Istilah “item” yang dimaksud di sini bukan bahasa pasar dari “hitam”, melainkan kata Inggris item yang dewasa ini cukup sering dipakai dalam wacana kita. Inilah salah satu contoh pemakaian kata item pada berita yang ditulis di suratkabar Kompas: [Dari pelacakan aset yang dilakukan Komisi Pemberantasan Korupsi ditemukan sedikitnya 150 item aset milik Tubagus Chaeri Wardana alias Wawan yang diduga merupakan hasil tindak pidana korupsi.] Dan juga kalimat berikut ini yang dikutip pada hari yang berbeda: [Menurut Abraham, hasil perhitungan kerugian negara yang nantinya diterima KPK sudah merupakan perhitungan final yang detail menjabarkan Menurut Abraham, hasil perhitungan kerugian negara yang nantinya diterima KPK sudah merupakan perhitungan final yang detail menjabarkan item per item.].

Bilamana kita pergi berbelanja di mal, maka sering kita jumpai label harga barang yang dijual ini ditulis dengan sekian rupiah/item atau “diskon 20% all item” dan sebagainya. Sesungguhnya kita sudah mempunyai padanan dalam bahasa Indonesia dari kata item ini, antara lain “buah, biji, barang, unit, hal” sedari dahulu. Dahulu orang mengatakan “harga sabun mandi ini lima ribu rupiah per buah” (bukan per item), atau “dia selalu membeli barang yang paling mahal” (bukan item yang paling mahal) atau “ada beberapa hal yang masih perlu dirundingkan (bukan ‘beberapa item yang masih perlu dirundingkan’). Mengapa kini orang lebih suka mengatakan item ketimbang ‘buah, biji, barang, hal”, mungkin Anda adalah salah satunya yang dapat menjawabnya.

Persoalan pemakaian istilah item ini, juga membawa effek samping lain yang cukup “rumit” yaitu cara penyerapannya ke dalam bahasa kita.

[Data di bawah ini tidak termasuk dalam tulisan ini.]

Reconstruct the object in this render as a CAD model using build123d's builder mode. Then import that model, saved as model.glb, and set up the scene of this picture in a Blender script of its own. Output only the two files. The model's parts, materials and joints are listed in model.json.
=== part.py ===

Seperti kita ketahui pelafalan dari item ini adalah [ai-tem]. Ada dua kata lain yang mirip dalam pelafalan dengan item ini yaitu idol [dibaca: aidel] dan icon [dibaca: aiken]. Karena kita menganut kaidah penyerapan berdasarkan ejaan dan bukan lafal, maka dua kata yang disebutkan tadi diserap menjadi “idola” dan “ikon”. Tak menjadi soal sejauh ini. Namun terhadap item nampaknya tak mungkin kita serap menjadi “item”, karena “item” sudah mempunyai makna tersendiri dalam bahasa pasar yaitu “hitam”.

Analogi yang sama dapat saya kemukakan di sini terhadap istilah chaos yang diserap dalam berita yang saya baca di Kompas beberapa hari berselang menjadi “khaos”. Apa pun gaya penyerapannya, ditulis “kaos” atau “khaos” tetap terasa aneh dan ganjil, karena “kaos” sudah melekat dalam mindset kita sebagai “kaos kaki” atau “kaos oblong”. Lagipula sesungguhnya istilah chaos sudah ada padanannya dalam bahasa kita yaitu “kekacauan, kegaduhan”, sehingga bolehlah dipertanyakan mengapa kita harus mengadopsi istilah chaos ini.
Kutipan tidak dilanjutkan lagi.